Credo che tutti conosciate l'effetto "palla di neve": si intende un qualcosa che va ingrandendosi e crescendo da solo, man mano che va avanti, come fa una palla di neve che rotola e diventa sempre più grossa.

La "palla di neve" in questo caso è un semplice tubo che perde...che però scatena una discussione che si protrae e si allunga a dismisura. E se i due contendenti sono un palestinese rifugiato ed un cristiano maronita nel Libano dei nostri giorni ecco che questa palla di neve diventa piano piano una valanga.

I protagonisti non sono più Tony il meccanico e Yasser il capocantiere, ma l'intera questione mediorientale.

Certo, bisognerebbe sapere qualcosa di più.

Il Libano è un paese particolare nell'ambito del Medioriente perchè ha in sè una componente cristiana (maronita, greco-ortodossa e greco-cattolica), mussulmana (sia sunnita che sciita) nonchè la presenza di altro gruppi minori come i drusi.
In tutto questo aggiungiamoci pure la sua vicinanza con Israele.

Formalmente indipendente dalla Francia a partire dal 1945, il Libano aveva un divisione dei poteri ben definita secondo il cosidetto "Patto Nazionale". 
Secondo questo accordo non scritto ogni singola carica istitituzionale, compresi anche i capi dell'esercito, è a nomina confessionale.

Tutto questo regge fino al 1975 quando scoppia la Guerra Civile
La verità è che il Libano diventa il campo di battaglia di altri paesi (Siria, Giordania, Israele, Palestinesi)...il risultato sono 15 anni di massacri, bombardamenti, esodi di massa della popolazione.

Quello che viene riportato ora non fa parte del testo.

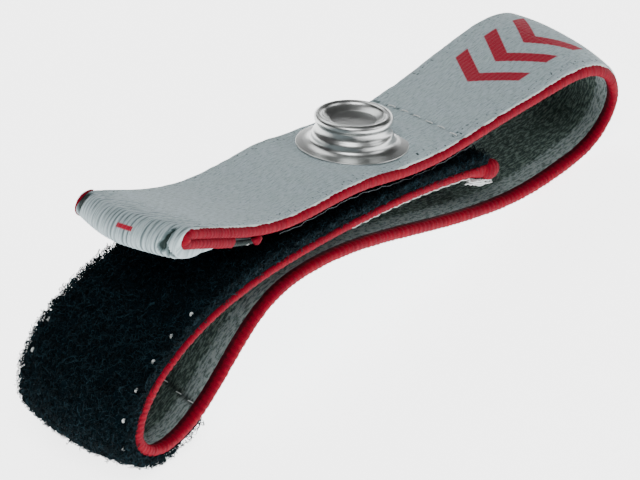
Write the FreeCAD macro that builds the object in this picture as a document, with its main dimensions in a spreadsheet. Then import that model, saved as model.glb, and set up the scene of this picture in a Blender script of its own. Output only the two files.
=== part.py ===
import FreeCAD, Part
import math
import os
from FreeCAD import Matrix, Placement, Vector
import Sketcher

# An elastic ESD wrist strap, laid on a table with its hook-and-loop closure pressed shut.
# One long knitted band is folded in a flattened spiral: a hemmed pull tab, the top flap with its
# snap stud, the right bend, the bottom layer, the left lobe and the inner tail under the flap.
# X runs along the strap, Y across it from the front edge to the back edge, Z is up.

SIZES = (
    # band
    ("band_width", 17.8),
    ("band_thick", 1.3),
    ("knit_thick", 0.5),
    ("core_thick", 0.36),
    ("selvedge_width", 1.2),
    ("ply_gap", 0.02),
    ("body_gap", 0.12),
    # hook-and-loop tapes
    ("tape_thick", 0.35),
    ("tape_inset", 0.1),
    ("pile_free", 1.5),
    ("pile_pressed", 0.8),
    ("hook_height", 0.6),
    # folded hems
    ("hem_gap", 0.15),
    ("tab_round", 15.2),
    # sewing
    ("thread_radius", 0.14),
    ("stitch_length", 1.5),
    ("stitch_pitch", 2.1),
    ("edge_row_pitch", 6.0),
    ("edge_row_inset", 0.8),
    ("row_reach", 7.0),
    # snap stud, from the flange up
    ("flange_radius", 7.15),
    ("metal_thick", 0.3),
    ("flange_rise", 0.45),
    ("collar_radius", 5.25),
    ("collar_height", 0.75),
    ("waist_radius", 4.7),
    ("waist_height", 2.1),
    ("neck_height", 3.1),
    ("rim_radius", 5.0),
    ("rim_low", 3.35),
    ("rim_high", 3.95),
    ("stud_height", 4.2),
    ("lip_radius", 4.65),
    ("mouth_radius", 4.15),
    ("bowl_height", 2.9),
    ("bowl_radius", 2.7),
    # rivet and washer, and the openings for them
    ("seat_depth", 0.1),
    ("bore_depth", 3.5),
    ("bore_length", 5.0),
    ("post_radius", 2.0),
    ("post_clearance", 0.15),
    ("post_top", 2.5),
    ("head_radius", 3.6),
    ("head_thick", 0.25),
    ("washer_radius", 4.6),
    ("washer_thick", 0.25),
    ("washer_gap", 0.05),
    ("metal_gap", 0.02),
    # the drawing's zero to the middle of the underside
    ("origin_x", -12.68),
    ("origin_z", 17.85),
)

# Half way through the band's thickness along its front edge: tab, flap, right bend, bottom
# layer, left lobe and inner tail. Each number along this list is a station.
FRONT_LINE = (
    (-25.9, 15.9), (-21.4, 13.5), (-11.2, 8.0), (-5.0, 5.8), (3.0, 4.5), (9.0, 3.3),
    (15.3, 1.25), (23.0, -0.6), (33.0, -1.5), (45.0, -2.6), (52.0, -3.7), (57.2, -6.9),
    (58.8, -11.5), (55.6, -15.6), (49.0, -16.9), (39.5, -16.2), (31.2, -14.1), (19.0, -9.7),
    (7.6, -5.6), (-1.0, -3.75), (-8.0, -4.0), (-13.1, -6.5), (-18.8, -11.2), (-24.4, -14.6),
    (-29.6, -14.9), (-33.3, -11.3), (-32.1, -6.6), (-27.0, -2.5), (-20.3, -0.2), (-11.6, 0.6),
    (0.7, -0.4), (12.0, -2.2), (22.5, -4.6), (33.7, -8.1),
)

# How far the back edge lies from the front edge, in X and Z, at a few stations: the middle of
# the strap leans back, and both bends stand square on the table.
LEAN = (
    (0, 0.4, -3.2), (4, 0.0, -3.0), (6, 0.0, -2.4), (8, 0.0, -3.6), (9, 0.3, -2.0),
    (10, 0.8, -1.0), (11, 1.6, -0.4), (12, 2.0, -0.1), (14, 1.6, 0.0), (16, 0.5, -0.6),
    (19, 0.0, -2.2), (22, 0.0, -0.6), (24, 0.0, 0.0), (26, -0.2, 0.3), (28, 0.0, -1.1),
    (30, 0.0, -2.8), (33, 0.0, -3.0),
)

# Stations where something starts, ends, turns or is sewn.
TAB_HINGE = 2.45
BEND_HINGE = 12.0
LOBE_HINGE = 25.3
TAIL_END = len(FRONT_LINE) - 1
TAB_HEM_END = 2.2
TAIL_HEM_END = TAIL_END - 0.2
HOOK_START = 2.75
HOOK_END = 7.95
LOOP_START = 22.7
LOOP_END = TAIL_END - 0.1
PRESSED_FROM = 27.8
PRESSED_TO = 30.4
STUD_STATION = 6.12
TAB_SEAM = TAB_HEM_END - 0.15
HOOK_SEAM = HOOK_END - 0.12
LOOP_SEAM = LOOP_START + 0.2
TAIL_SEAM = TAIL_END - 0.1
EDGE_ROW_START = 27.0
EDGE_ROW_END = LOOP_END - 0.95

# Curves through the band have this many spans a station, and directions along it are taken
# from two points this part of a station away on each side.
STEPS_PER_STATION = 3
TANGENT_STEP = 0.02
# Cutting blocks reach this far, in mm, past what they cut.
CUT_REACH = 20.0

doc = FreeCAD.newDocument("wrist_strap")
sheet = doc.addObject("Spreadsheet::Sheet", "sizes")
nodes = []


def fill_sheet():
    for row, (alias, value) in enumerate(SIZES, start=1):
        sheet.set("A%d" % row, alias)
        sheet.set("B%d" % row, str(value))
        sheet.setAlias("B%d" % row, alias)
    doc.recompute()


def size(alias):
    return float(sheet.get(alias))


fill_sheet()
HALF_WIDTH = size("band_width") / 2
HALF_THICK = size("band_thick") / 2
FACE_EDGE = HALF_WIDTH - size("selvedge_width")


def lean_at(station):
    for (low, x0, z0), (high, x1, z1) in zip(LEAN, LEAN[1:]):
        if station <= high:
            share = (station - low) / (high - low)
            return x0 + share * (x1 - x0), z0 + share * (z1 - z0)
    return LEAN[-1][1:]


def edge_curve(y, leaning):
    points = []
    for station, (x, z) in enumerate(FRONT_LINE):
        dx, dz = lean_at(station) if leaning else (0.0, 0.0)
        points.append(Vector(x + dx, y, z + dz))
    curve = Part.BSplineCurve()
    curve.interpolate(points)
    return curve


FRONT = edge_curve(-HALF_WIDTH, False)
BACK = edge_curve(HALF_WIDTH, True)


def on_edge(curve, station):
    # a point of an edge curve and the outward normal there, in the edge's own plane
    index = min(int(station), TAIL_END - 1)
    low, high = curve.getKnot(index + 1), curve.getKnot(index + 2)
    knot = low + (station - index) * (high - low)
    tangent = curve.tangent(knot)[0]
    return curve.value(knot), Vector(-tangent.z, 0, tangent.x).normalize()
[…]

A questi aggiungiamo altri 15 anni di occupazione militare siriana (se ne andranno ufficialmente solo nel 2005).Poi la Siria avrà altri problemi che ben conosciamo.
Ma questa è un'altra storia.

I protagonisti del film non si portano quindi solo la "loro" storia d'appresso, ma quella delle loro comunità di riferimento ed è per questo che l'insulto iniziale diventa prima un pugno, poi un processo fino a farlo diventare un caso nazionale. Nel vero senso della parola. 

E questo in maniera assolutamente non voluta da parte dei due (anche se, bisogna dirlo, la buttano entrambi in politica fin da subito)

Tutti e due hanno subito dei torti in passato e, in una società che comunque si lecca ancora le ferite, sembra che quell'episodio insignificanete sia il fulcro per risolvere la loro storia di sofferenze.

Debbo dire la verità: in teoria, in una logica di parte, avrei dovuto far il tifo per Tony.
E' lui che subisce l'insulto iniziale. (Yasser lo definisce "cane" e per la cultura musulmana definire "cane" una persona è la massima manifestazione di disprezzo).

Eppure all'inizio è veramente antipatico e pieno di pregiudizi nei confronti di Yasser il quale, all'inizio, sta solo facendo il suo lavoro.

Alla fine si scoprirà che anche lui ha una terribile storia alle spalle, che la guerra ha colpito anche lui e, a differenza di Yasser, non ha la saggezza dell'età a mitigare la rabbia.

Il film, tecnicamente parlando, non è retorico nè semplicistico.
Bello il ruolo che viene dato alle donne che sono in pratica la voce della ragione, anche quello senza nessun "ismo" (cosa che , sapete, mi dà molto fastidio).
E' un film sopratutto imparziale (e quanto sarebbe stato facile non esserlo) nell'esposizione delle tematiche. 

Tante domande escono fuori dalla visione del film:
1) quando finisce veramente una guerra?
2) Il dolore ha la stessa valenza per tutti?
3) Esiste una "retorica della sofferenza"?
4) Quando le parole smettono di essere tali e diventano "armi"?


Sono domande a cui il film tenta di dare una risposta la quale, debbo dire, non mi ha lasciato particolarmente convinta nelle motivazioni.

E' tutto comunque particolarmente attuale. 
Basta leggere i commenti della pagina FB di un qualsiasi giornale nazionale su determinate questioni.

Io posso darvi la mia personale risposta alla prima domanda: 
una guerra finisce con il primo atto di umanità.
Sarebbe il caso allora di iniziare ad "allenarci" fin da ora.